Where do you stay in London?

The last time I stayed in a London hotel, it was instead of a honeymoon. We booked a few nights at Claridge’s and made the most of our lovely room. I was there before Christmas having a drink in the Painter’s Room bar with my friend, the novelist Andy O’Hagan.

Which shops do you rely on?

I buy way too much bread from the artisan bakery Christopher’s on Half Moon Lane. Also Dulwich Vintners — I’m not very knowledgeable about wine, but they are.

Best meal you’ve had?

We did a tasting menu with wine pairing at Pollen Street Social. I know the food was amazing but I was too drunk to tell you what we ate.

If you could buy any building in London and live there, which would it be?

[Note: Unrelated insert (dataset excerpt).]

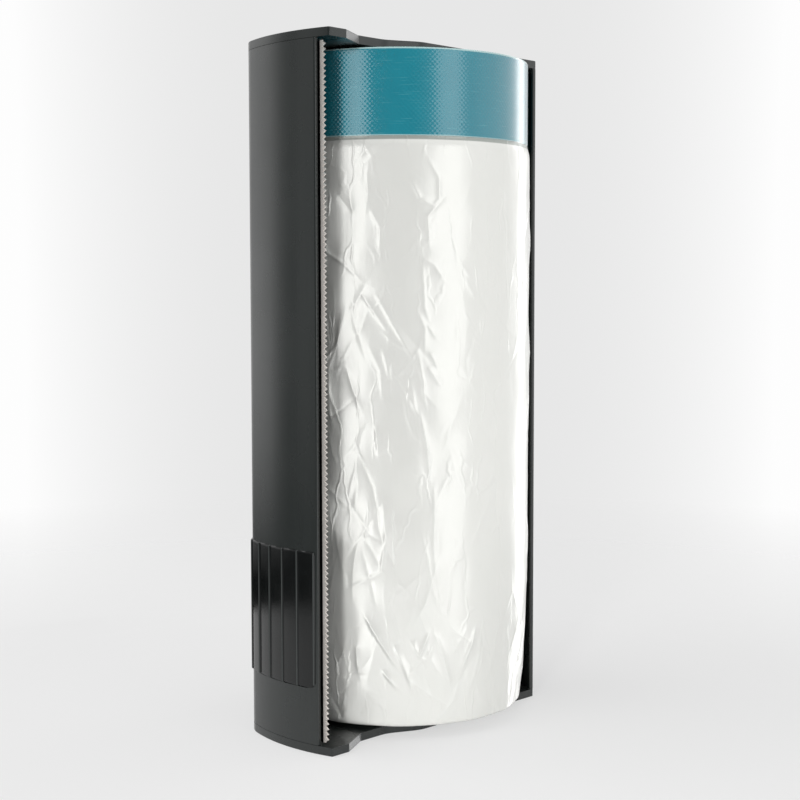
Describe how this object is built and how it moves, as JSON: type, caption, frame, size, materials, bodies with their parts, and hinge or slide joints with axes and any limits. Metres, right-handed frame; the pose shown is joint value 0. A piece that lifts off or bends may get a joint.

I’d live in the National Gallery. I think I’d take the central hall as my bedroom and then spread out into the other rooms. I love room 21 with the Van Dycks, there’s something about the sort of scale of the compositions combined with the intimacy of them — they’re really human.

The National Gallery (PA)

Who is the most iconic Londoner?

Dickens. He refers to London as a magic lantern. I went to the Dickens Museum on Doughty Street, it’s brilliant. In one of his letters there he says London gave him the energy to write.

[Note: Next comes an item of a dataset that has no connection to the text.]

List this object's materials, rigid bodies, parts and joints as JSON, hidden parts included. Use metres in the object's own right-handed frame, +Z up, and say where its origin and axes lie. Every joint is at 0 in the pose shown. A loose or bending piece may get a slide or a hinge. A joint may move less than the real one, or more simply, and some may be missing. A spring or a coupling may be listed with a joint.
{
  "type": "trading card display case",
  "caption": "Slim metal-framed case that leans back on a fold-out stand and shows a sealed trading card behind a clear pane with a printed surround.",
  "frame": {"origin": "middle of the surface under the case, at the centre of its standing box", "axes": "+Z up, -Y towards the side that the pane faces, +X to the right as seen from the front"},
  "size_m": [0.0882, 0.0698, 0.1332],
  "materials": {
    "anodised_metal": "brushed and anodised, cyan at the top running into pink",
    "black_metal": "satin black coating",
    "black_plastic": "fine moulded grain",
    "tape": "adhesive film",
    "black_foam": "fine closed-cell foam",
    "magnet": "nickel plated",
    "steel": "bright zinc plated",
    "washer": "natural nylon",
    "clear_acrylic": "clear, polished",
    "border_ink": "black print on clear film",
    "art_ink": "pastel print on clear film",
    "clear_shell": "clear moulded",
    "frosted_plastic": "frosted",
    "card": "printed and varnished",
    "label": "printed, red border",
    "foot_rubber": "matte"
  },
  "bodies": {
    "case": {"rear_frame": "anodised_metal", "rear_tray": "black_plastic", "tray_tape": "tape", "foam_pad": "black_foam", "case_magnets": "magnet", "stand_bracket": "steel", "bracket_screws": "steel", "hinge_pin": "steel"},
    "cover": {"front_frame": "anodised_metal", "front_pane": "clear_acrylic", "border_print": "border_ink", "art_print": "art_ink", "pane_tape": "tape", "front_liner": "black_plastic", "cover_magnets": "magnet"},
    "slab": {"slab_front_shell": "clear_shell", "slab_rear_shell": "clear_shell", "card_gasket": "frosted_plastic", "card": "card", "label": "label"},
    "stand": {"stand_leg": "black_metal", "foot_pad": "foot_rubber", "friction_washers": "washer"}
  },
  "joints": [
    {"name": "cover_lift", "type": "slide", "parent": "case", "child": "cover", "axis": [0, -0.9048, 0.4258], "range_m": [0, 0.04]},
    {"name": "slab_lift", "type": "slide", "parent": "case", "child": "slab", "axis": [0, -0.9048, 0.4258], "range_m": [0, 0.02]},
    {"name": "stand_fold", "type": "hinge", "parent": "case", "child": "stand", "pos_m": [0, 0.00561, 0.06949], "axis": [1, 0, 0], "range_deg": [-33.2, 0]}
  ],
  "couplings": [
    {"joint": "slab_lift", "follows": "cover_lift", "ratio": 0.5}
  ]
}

Which podcast are you currently obsessed with?

Where Should We Begin? by Esther Perel. It’s just life-changingly good. She says when a couple comes to see her they come in with one story and leave with a different story. And I guess, that’s what happens with Yasmin, the protagonist in my new book, Love Marriage.

Best thing a cabbie has ever said to you?

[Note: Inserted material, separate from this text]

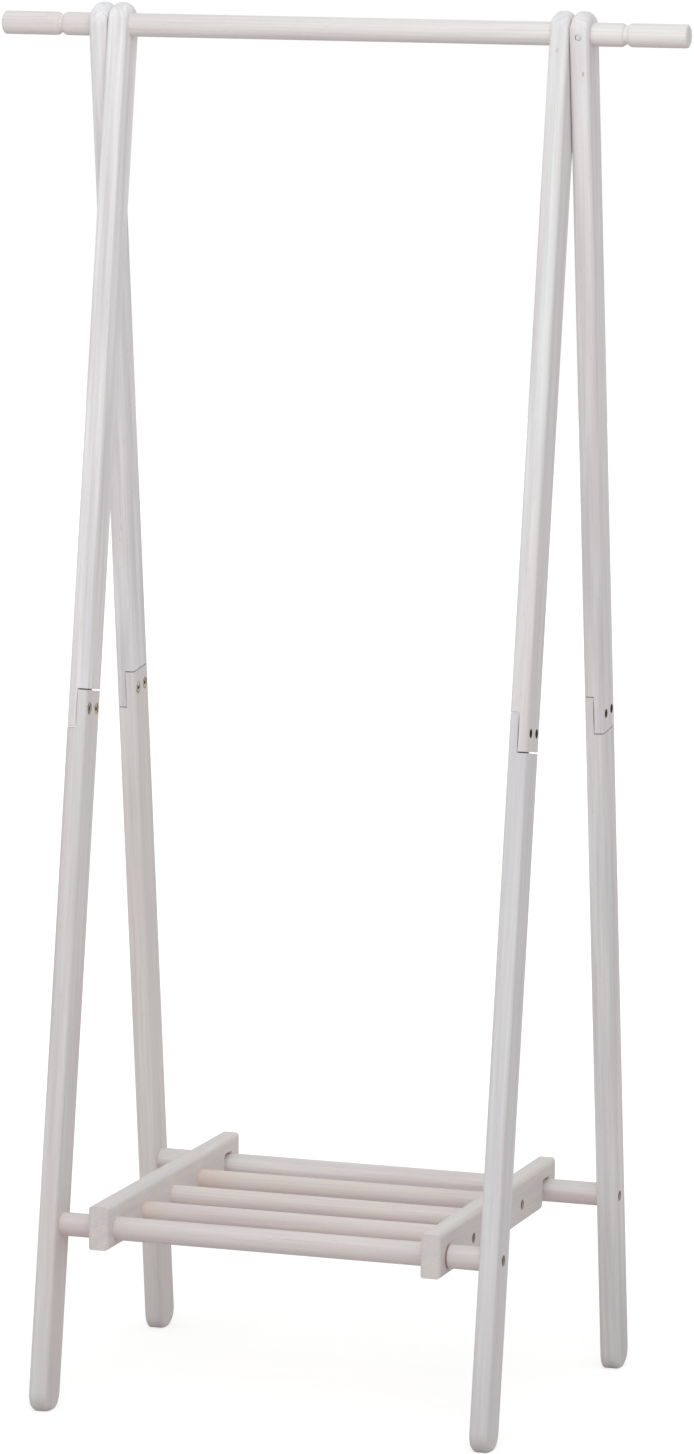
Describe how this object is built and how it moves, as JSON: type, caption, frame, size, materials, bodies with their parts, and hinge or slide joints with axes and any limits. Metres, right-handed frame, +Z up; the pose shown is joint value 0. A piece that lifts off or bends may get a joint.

Usually when people ask what you do and you say, ‘I’m a writer’, they say, ‘I fancy doing that.’ But I remember this cabbie saying, ‘What, you spend all day writing? That sounds horrible, no offence.’ It was great to have some recognition that writing can be bloody torture.

What’s your biggest extravagance?

Art. Recently I bought a photograph by Jeffrey Milstein — he’s a New Yorker. He does these amazing cityscapes hanging out of the helicopter. And I just bought some paintings by a Bangladeshi artist called Kanak Champa. Amazing. She paints rural life, particularly the Chakma women in their saris, beautifully.

Where do you go to let your hair down?

Well, mostly friends’ houses. But there was a festival at Alexandra Palace with Groove Armada that was good. And Craig Charles is doing a night soon [at Electric Brixton], so I’ll probably go to that.

Who is your hero?

Benaifer Bhandari. She is this CEO of a charity called Hopscotch women’s centre in Camden that I am the patron of. It helps disadvantaged women from diverse communities to progress in their lives and deals with domestic violence issues. She is the most compassionate, determined and resourceful person I’ve ever met.

What makes someone a Londoner?

That thing of when you’re anywhere else in the country and you start thinking, ‘Look how much more house we could get here.’